> [Source excerpt]
* Begin *

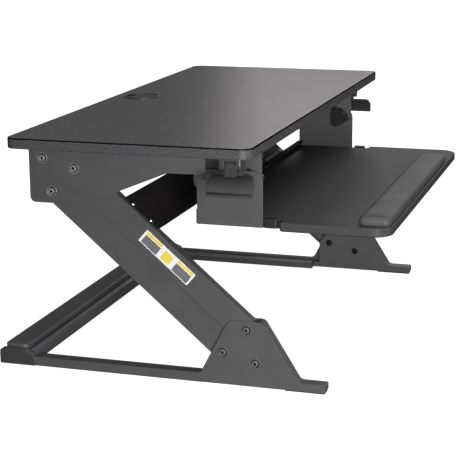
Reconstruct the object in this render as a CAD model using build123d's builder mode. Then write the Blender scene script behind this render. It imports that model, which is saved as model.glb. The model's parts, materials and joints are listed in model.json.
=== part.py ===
from build123d import *
import os
from math import cos, radians, sin

# Standing desk converter on a parallelogram lift, with a tilting keyboard tray under the desktop.
# Millimetres and degrees. X runs across the desk, +Y to the rear, +Z up. The origin is on the
# floor, under the middle of the whole footprint, so the user sits on the -Y side. The lift stands
# at mid height and the tray is level.

# ---- desktop ----
desk_width = 900
desk_depth = 384
desk_thickness = 16
desk_top = 387
desk_underside = desk_top - desk_thickness
desk_centre_y = 57.5
desk_corner = 18
edge_band = 2
grommet_y = 198
grommet_flange_radius = 32
trim_depth = 1.8

# ---- lift linkage, seen from the side as (Y, Z) points ----
front_pivot = (-102.2, 91.3)
link_length = 364.5
link_angle = 40.7
pivot_spacing = 54
second_pivot_angle = -45
lower_third_angle = -105
upper_third_angle = 15

# ---- sheet metal, stacked from the outer face of the frame towards the middle ----
frame_half_width = 366
sheet = 2
layer_gap = 0.5
channel_depth = 22
bracket_inner_face = frame_half_width - channel_depth
upper_web_face = frame_half_width - sheet - layer_gap
lower_web_face = upper_web_face - sheet - layer_gap
link_flange_end = 347

# ---- pivots ----
shank = 4
running_clearance = 0.05
sleeve_radius = 5.5
washer_radius = 8.75

# ---- gas springs, inside the lower links ----
spring_line = 26.6
spring_x = 352.5
cylinder_radius = 6
cylinder_bore = 4.5
rod_radius = 2.5
spring_anchor_distance = 30

# ---- base ----
foot_top = 14
floor_gap = 1.5
foot_front = -226.5
slope_foot = -184
rail_wall_top = 16
rail_top = 11
rail_inner_face = 331
rail_front = -32
rail_end = 254
crossbar_rear = 315
cap_top = 25

# ---- keyboard tray ----
tray_half_width = 334
tray_front = -315
tray_step = -145
tray_rear = -9
tray_top = 255
tray_thickness = 14
tray_bottom = tray_top - tray_thickness
hanger_face = 316.5
hanger_sheet = 2.5
hanger_inner_face = hanger_face - hanger_sheet
tray_plate_face = 312.5
tilt_pivot = (-21, 318)
clamp_bolt = (-91.2, 315.6)
slot_radius = 70.24
slot_start = 171.8
slot_sweep = 22.8

# ---- wrist rest: it stops short on the right, to leave room for a mouse ----
rest_left = -322
rest_right = 222
rest_front = -313
rest_rear = -263
rest_height = 17

# ---- release paddles, under the side edges of the desktop ----
paddle_pin = (389, 351)
paddle_rear = -80.6
paddle_front = -97.8
housing_rear = -71
housing_front = -105.8

HANDS = ((-1, "left"), (1, "right"))


def step_from(point, distance, angle):
    """The (Y, Z) point at a distance and angle from another one."""
    return (point[0] + distance * cos(radians(angle)), point[1] + distance * sin(radians(angle)))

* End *

> [Task statement] Each line of the listing should be copied exactly.

> [Solution to this task]
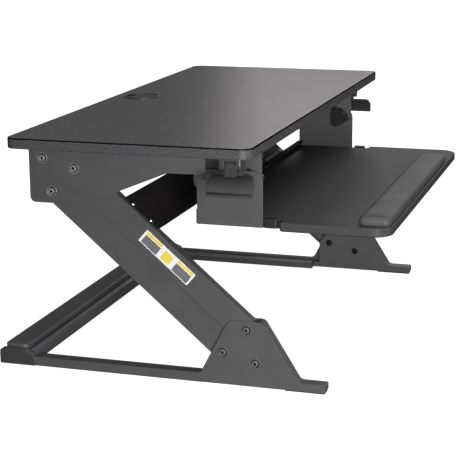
Reconstruct the object in this render as a CAD model using build123d's builder mode. Then write the Blender scene script behind this render. It imports that model, which is saved as model.glb. The model's parts, materials and joints are listed in model.json.
=== part.py ===
from build123d import *
import os
from math import cos, radians, sin

# Standing desk converter on a parallelogram lift, with a tilting keyboard tray under the desktop.
# Millimetres and degrees. X runs across the desk, +Y to the rear, +Z up. The origin is on the
# floor, under the middle of the whole footprint, so the user sits on the -Y side. The lift stands
# at mid height and the tray is level.

# ---- desktop ----
desk_width = 900
desk_depth = 384
desk_thickness = 16
desk_top = 387
desk_underside = desk_top - desk_thickness
desk_centre_y = 57.5
desk_corner = 18
edge_band = 2
grommet_y = 198
grommet_flange_radius = 32
trim_depth = 1.8

# ---- lift linkage, seen from the side as (Y, Z) points ----
front_pivot = (-102.2, 91.3)
link_length = 364.5
link_angle = 40.7
pivot_spacing = 54
second_pivot_angle = -45
lower_third_angle = -105
upper_third_angle = 15

# ---- sheet metal, stacked from the outer face of the frame towards the middle ----
frame_half_width = 366
sheet = 2
layer_gap = 0.5
channel_depth = 22
bracket_inner_face = frame_half_width - channel_depth
upper_web_face = frame_half_width - sheet - layer_gap
lower_web_face = upper_web_face - sheet - layer_gap
link_flange_end = 347

# ---- pivots ----
shank = 4
running_clearance = 0.05
sleeve_radius = 5.5
washer_radius = 8.75

# ---- gas springs, inside the lower links ----
spring_line = 26.6
spring_x = 352.5
cylinder_radius = 6
cylinder_bore = 4.5
rod_radius = 2.5
spring_anchor_distance = 30

# ---- base ----
foot_top = 14
floor_gap = 1.5
foot_front = -226.5
slope_foot = -184
rail_wall_top = 16
rail_top = 11
rail_inner_face = 331
rail_front = -32
rail_end = 254
crossbar_rear = 315
cap_top = 25

# ---- keyboard tray ----
tray_half_width = 334
tray_front = -315
tray_step = -145
tray_rear = -9
tray_top = 255
tray_thickness = 14
tray_bottom = tray_top - tray_thickness
hanger_face = 316.5
hanger_sheet = 2.5
hanger_inner_face = hanger_face - hanger_sheet
tray_plate_face = 312.5
tilt_pivot = (-21, 318)
clamp_bolt = (-91.2, 315.6)
slot_radius = 70.24
slot_start = 171.8
slot_sweep = 22.8

# ---- wrist rest: it stops short on the right, to leave room for a mouse ----
rest_left = -322
rest_right = 222
rest_front = -313
rest_rear = -263
rest_height = 17

# ---- release paddles, under the side edges of the desktop ----
paddle_pin = (389, 351)
paddle_rear = -80.6
paddle_front = -97.8
housing_rear = -71
housing_front = -105.8

HANDS = ((-1, "left"), (1, "right"))


def step_from(point, distance, angle):
    """The (Y, Z) point at a distance and angle from another one."""
    return (point[0] + distance * cos(radians(angle)), point[1] + distance * sin(radians(angle)))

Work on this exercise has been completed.